Reproduce, word for word, only the lines from the one containing "whole = solids[0]" through the one containing "its imported frame.", both included.
** start **
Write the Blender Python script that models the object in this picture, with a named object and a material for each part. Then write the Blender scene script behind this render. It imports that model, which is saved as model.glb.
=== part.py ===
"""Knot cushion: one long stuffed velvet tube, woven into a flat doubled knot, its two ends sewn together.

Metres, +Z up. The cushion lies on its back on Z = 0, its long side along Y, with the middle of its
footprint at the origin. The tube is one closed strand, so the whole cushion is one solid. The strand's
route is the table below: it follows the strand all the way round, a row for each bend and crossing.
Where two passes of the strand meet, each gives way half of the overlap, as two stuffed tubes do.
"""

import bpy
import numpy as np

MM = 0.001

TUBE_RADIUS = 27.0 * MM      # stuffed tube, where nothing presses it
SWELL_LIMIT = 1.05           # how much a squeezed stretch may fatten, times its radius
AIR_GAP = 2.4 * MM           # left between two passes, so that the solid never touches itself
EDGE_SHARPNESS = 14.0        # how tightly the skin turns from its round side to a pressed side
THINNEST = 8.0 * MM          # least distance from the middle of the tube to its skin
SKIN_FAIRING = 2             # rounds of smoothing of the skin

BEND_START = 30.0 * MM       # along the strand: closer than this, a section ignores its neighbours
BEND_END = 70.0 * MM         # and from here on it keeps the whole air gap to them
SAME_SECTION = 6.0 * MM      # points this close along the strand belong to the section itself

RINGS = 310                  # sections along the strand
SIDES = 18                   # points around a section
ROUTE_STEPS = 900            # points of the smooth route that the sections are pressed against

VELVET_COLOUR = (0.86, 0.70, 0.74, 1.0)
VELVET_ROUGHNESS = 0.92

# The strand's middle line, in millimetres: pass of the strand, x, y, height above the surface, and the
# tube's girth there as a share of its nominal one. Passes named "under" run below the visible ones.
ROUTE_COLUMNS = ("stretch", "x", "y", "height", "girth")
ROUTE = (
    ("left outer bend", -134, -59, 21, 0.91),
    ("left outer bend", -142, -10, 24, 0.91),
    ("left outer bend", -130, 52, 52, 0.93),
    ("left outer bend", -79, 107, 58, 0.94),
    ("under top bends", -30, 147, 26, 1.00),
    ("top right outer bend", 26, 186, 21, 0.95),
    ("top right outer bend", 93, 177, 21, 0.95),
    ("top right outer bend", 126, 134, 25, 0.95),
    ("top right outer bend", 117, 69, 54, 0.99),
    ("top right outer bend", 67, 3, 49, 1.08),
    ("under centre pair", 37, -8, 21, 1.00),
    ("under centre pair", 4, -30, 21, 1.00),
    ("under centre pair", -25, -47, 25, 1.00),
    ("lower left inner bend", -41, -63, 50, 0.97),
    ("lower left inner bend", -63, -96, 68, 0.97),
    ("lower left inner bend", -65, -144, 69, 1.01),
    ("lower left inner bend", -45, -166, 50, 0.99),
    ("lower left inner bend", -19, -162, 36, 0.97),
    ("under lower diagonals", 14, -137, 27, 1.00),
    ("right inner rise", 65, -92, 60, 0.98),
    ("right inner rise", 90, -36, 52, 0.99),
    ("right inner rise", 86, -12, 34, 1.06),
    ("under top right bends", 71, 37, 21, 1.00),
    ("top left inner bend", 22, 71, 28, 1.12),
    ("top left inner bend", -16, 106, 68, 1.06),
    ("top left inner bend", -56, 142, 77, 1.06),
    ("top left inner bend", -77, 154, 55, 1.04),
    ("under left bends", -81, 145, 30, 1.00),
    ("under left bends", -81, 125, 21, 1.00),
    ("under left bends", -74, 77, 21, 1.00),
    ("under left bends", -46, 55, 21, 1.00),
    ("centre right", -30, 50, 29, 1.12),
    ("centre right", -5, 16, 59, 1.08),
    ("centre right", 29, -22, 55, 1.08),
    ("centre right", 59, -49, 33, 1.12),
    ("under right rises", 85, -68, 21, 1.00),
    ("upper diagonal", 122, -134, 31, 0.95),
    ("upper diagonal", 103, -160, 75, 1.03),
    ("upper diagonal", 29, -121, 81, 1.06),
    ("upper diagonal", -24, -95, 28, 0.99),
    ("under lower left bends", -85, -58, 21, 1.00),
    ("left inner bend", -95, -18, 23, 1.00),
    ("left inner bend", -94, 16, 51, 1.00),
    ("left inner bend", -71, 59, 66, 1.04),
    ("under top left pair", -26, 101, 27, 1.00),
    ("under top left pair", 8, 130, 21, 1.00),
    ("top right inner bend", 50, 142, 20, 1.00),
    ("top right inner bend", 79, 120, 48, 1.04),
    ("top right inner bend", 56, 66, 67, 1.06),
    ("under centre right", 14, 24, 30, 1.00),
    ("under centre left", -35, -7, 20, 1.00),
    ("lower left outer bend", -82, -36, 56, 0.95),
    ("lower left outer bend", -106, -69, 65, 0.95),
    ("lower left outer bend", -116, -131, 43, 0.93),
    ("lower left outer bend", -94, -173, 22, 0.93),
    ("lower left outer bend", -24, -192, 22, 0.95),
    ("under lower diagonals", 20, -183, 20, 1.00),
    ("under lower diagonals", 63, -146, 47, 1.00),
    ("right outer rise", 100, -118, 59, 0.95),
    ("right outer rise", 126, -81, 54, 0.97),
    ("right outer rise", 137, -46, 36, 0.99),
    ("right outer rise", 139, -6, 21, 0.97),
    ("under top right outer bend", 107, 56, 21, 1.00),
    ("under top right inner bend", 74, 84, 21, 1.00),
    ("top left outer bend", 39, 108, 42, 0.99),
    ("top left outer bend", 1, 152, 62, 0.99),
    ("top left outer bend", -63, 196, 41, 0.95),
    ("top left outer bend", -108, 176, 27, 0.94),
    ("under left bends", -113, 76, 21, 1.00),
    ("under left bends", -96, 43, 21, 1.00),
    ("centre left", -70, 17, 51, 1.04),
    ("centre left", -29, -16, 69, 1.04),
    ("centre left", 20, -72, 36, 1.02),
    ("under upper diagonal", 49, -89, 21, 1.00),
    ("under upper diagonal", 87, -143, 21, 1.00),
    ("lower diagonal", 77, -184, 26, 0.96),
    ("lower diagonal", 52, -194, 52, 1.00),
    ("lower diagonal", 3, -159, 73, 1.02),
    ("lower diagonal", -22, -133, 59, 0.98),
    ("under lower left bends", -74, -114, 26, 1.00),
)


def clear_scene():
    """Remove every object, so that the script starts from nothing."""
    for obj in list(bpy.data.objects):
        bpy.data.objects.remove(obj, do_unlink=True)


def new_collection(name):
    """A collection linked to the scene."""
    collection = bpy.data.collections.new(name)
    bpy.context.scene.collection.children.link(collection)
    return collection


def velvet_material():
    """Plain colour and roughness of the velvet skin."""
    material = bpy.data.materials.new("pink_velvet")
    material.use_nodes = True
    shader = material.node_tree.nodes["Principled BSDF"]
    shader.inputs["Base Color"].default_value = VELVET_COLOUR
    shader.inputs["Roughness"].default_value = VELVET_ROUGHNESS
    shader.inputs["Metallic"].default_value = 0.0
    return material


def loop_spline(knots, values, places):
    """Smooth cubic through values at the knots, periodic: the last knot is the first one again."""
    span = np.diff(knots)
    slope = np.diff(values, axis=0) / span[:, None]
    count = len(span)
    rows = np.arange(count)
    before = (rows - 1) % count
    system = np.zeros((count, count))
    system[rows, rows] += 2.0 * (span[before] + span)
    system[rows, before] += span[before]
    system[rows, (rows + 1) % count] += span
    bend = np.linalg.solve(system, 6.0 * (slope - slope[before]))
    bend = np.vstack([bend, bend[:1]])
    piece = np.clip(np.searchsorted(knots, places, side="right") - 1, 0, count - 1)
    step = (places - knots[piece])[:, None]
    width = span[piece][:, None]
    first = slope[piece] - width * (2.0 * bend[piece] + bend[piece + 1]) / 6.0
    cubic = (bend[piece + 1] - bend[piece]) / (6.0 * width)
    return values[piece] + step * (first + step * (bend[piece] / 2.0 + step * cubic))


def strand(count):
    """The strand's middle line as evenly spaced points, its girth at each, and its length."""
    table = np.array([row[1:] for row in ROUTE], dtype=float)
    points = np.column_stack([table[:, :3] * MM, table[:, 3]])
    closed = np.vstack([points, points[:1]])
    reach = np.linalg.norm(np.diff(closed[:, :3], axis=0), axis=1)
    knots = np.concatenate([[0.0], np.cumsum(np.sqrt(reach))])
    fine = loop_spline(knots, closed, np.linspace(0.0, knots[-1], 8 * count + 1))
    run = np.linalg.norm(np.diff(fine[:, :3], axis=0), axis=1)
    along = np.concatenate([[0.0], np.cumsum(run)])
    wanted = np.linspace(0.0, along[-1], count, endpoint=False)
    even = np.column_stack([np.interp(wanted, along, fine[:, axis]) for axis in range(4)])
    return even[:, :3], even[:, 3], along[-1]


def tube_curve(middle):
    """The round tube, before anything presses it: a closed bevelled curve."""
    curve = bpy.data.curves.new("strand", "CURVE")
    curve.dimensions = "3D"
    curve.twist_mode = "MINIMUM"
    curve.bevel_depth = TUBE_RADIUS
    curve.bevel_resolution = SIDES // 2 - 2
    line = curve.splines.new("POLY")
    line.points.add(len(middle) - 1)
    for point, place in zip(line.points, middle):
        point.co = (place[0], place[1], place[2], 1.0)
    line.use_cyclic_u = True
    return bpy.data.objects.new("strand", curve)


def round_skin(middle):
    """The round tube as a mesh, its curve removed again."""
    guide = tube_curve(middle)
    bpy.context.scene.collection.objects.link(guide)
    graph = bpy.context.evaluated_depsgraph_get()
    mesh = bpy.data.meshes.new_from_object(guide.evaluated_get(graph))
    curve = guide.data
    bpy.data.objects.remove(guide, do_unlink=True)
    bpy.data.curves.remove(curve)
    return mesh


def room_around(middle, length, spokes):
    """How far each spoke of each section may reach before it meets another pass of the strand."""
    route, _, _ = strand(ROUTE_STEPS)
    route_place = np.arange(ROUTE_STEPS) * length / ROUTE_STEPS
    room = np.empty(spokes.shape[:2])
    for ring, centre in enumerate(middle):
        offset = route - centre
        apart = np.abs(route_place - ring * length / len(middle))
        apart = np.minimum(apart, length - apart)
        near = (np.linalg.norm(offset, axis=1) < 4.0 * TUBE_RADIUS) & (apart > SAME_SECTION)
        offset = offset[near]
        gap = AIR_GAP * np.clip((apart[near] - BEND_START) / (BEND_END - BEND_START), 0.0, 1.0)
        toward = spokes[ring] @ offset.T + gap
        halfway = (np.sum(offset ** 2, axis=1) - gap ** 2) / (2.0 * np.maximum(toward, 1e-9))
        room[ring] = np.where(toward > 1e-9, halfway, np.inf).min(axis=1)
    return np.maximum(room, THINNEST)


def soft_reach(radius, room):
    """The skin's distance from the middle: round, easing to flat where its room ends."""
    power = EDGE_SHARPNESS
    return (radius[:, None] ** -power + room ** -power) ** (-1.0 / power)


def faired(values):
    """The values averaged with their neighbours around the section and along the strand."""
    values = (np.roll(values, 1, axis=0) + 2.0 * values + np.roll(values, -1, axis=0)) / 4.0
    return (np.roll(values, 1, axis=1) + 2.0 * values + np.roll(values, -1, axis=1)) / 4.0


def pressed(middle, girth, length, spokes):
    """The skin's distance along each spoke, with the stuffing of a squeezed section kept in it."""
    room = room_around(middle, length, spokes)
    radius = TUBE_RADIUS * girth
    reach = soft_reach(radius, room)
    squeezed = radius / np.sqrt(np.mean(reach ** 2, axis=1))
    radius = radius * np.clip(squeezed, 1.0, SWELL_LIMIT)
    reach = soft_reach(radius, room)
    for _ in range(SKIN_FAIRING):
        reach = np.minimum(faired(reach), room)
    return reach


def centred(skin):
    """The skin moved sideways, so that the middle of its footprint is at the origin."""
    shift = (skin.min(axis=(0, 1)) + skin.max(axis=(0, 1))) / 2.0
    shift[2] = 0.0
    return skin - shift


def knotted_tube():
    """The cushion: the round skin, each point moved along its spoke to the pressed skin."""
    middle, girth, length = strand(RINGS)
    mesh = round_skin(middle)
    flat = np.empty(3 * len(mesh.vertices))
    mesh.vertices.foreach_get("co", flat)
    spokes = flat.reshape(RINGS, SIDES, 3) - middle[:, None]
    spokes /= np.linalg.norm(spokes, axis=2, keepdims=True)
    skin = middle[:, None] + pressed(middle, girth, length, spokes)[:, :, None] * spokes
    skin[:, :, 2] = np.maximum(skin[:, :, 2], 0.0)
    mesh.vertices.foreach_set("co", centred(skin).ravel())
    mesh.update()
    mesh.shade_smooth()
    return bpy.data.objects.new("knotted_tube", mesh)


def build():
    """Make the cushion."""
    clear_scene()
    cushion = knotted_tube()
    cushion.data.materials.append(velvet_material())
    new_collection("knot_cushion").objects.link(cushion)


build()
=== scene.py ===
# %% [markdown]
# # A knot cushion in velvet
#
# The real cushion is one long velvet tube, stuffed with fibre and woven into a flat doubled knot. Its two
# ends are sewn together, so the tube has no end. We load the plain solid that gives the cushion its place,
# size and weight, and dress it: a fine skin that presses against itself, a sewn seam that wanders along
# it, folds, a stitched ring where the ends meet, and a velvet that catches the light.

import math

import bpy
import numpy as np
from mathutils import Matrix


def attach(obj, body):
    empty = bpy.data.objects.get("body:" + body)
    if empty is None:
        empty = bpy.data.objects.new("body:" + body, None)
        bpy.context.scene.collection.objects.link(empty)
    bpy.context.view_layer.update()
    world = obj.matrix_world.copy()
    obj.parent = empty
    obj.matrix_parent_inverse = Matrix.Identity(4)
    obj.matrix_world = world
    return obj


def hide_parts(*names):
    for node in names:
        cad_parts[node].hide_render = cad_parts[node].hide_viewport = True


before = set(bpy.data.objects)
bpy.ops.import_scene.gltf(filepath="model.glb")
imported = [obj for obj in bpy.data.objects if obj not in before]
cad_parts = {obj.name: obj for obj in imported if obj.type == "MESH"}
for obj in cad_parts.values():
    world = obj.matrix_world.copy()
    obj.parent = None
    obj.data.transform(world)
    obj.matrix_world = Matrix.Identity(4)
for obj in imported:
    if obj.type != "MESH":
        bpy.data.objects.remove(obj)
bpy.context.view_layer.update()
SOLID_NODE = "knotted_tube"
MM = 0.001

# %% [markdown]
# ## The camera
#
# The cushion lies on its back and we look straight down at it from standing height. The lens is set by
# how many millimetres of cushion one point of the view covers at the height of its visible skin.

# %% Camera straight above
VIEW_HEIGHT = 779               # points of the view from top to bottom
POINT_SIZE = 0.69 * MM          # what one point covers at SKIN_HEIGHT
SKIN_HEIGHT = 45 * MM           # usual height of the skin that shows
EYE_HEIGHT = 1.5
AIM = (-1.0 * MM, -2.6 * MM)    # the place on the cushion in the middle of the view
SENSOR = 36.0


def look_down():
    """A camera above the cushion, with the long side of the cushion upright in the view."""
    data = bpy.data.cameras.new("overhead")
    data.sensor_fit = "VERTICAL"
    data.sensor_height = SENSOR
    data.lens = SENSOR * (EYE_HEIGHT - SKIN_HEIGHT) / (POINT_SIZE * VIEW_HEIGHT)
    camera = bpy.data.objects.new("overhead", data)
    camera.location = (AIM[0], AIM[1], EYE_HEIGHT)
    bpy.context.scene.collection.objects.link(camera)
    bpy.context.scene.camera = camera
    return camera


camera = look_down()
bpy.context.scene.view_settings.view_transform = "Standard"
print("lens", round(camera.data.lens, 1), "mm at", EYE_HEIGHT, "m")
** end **
** start **
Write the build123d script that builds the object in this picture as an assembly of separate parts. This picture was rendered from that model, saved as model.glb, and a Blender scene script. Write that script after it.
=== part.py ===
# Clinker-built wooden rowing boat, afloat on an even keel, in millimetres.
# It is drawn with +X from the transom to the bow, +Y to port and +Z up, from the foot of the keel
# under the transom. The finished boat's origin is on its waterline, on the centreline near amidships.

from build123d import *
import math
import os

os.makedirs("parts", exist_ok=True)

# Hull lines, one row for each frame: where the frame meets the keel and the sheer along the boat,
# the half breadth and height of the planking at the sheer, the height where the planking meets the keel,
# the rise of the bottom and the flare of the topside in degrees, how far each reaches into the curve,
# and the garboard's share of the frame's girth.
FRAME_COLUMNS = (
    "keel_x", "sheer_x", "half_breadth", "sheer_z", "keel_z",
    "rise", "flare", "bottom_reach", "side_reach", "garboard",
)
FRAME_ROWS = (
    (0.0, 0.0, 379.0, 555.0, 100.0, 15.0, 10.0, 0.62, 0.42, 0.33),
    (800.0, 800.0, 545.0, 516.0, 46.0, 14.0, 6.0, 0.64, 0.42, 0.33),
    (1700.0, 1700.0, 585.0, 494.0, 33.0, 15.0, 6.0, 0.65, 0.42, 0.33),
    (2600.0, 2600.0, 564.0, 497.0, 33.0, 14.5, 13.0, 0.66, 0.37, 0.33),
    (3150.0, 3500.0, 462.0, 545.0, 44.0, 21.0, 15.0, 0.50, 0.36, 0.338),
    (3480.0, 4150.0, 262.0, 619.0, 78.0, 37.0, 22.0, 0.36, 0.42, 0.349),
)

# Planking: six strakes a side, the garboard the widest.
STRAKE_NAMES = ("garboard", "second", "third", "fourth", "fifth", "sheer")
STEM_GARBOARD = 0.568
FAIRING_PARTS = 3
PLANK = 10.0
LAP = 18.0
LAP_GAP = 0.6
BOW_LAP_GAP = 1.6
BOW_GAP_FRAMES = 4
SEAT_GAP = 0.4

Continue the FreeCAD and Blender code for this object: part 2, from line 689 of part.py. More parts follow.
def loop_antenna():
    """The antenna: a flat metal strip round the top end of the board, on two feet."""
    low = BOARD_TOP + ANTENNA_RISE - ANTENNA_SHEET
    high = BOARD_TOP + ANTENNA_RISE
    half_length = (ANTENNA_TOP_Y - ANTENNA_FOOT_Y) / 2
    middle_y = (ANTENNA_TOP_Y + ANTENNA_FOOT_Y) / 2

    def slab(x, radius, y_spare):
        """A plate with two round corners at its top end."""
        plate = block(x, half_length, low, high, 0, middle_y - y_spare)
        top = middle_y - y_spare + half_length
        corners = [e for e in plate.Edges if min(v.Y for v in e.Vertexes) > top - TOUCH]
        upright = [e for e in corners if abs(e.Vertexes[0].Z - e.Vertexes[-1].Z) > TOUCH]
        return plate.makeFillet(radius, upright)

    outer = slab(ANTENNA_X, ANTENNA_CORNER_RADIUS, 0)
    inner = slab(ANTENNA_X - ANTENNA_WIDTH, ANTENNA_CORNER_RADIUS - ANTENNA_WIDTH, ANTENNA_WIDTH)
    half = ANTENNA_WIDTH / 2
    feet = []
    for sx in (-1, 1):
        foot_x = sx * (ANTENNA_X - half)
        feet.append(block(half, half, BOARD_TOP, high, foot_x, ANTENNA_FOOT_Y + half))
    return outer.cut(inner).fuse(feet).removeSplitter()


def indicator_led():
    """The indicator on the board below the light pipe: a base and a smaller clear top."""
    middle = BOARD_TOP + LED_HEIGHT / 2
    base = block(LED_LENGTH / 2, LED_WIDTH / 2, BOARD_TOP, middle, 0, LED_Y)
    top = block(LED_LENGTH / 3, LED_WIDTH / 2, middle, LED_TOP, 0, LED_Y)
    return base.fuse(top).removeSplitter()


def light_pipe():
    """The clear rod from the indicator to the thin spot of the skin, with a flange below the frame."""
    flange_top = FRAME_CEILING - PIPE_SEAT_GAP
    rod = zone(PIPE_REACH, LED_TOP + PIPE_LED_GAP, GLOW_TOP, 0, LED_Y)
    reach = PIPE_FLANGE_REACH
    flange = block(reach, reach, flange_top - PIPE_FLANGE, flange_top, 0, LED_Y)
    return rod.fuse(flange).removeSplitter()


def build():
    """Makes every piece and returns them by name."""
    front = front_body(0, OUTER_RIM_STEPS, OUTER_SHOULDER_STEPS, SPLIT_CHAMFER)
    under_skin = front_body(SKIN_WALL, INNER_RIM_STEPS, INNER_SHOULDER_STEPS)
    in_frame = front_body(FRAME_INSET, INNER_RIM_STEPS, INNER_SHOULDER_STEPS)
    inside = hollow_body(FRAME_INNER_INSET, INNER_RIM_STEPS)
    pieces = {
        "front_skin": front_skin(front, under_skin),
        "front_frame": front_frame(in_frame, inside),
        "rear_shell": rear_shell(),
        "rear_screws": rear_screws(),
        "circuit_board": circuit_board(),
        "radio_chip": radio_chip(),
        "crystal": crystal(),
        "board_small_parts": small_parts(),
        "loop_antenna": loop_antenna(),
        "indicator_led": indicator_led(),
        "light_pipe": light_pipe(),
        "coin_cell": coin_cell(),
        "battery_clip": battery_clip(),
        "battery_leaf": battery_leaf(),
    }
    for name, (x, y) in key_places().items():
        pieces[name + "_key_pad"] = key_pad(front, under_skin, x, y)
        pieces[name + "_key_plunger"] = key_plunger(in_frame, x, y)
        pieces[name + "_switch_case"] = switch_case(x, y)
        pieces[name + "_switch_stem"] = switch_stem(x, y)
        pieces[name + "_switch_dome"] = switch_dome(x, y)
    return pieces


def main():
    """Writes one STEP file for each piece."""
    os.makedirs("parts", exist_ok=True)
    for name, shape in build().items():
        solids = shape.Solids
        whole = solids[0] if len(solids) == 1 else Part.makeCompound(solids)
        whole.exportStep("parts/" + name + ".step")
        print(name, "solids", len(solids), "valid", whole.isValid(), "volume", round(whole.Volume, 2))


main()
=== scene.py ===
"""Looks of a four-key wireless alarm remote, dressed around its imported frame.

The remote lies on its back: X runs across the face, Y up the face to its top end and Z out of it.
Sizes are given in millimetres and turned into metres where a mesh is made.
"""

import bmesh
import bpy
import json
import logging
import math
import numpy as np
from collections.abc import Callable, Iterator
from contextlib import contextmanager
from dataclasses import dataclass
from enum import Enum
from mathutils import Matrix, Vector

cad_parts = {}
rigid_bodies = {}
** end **
THE COMPLETED TASK
        whole = solids[0] if len(solids) == 1 else Part.makeCompound(solids)
        whole.exportStep("parts/" + name + ".step")
        print(name, "solids", len(solids), "valid", whole.isValid(), "volume", round(whole.Volume, 2))


main()
=== scene.py ===
"""Looks of a four-key wireless alarm remote, dressed around its imported frame.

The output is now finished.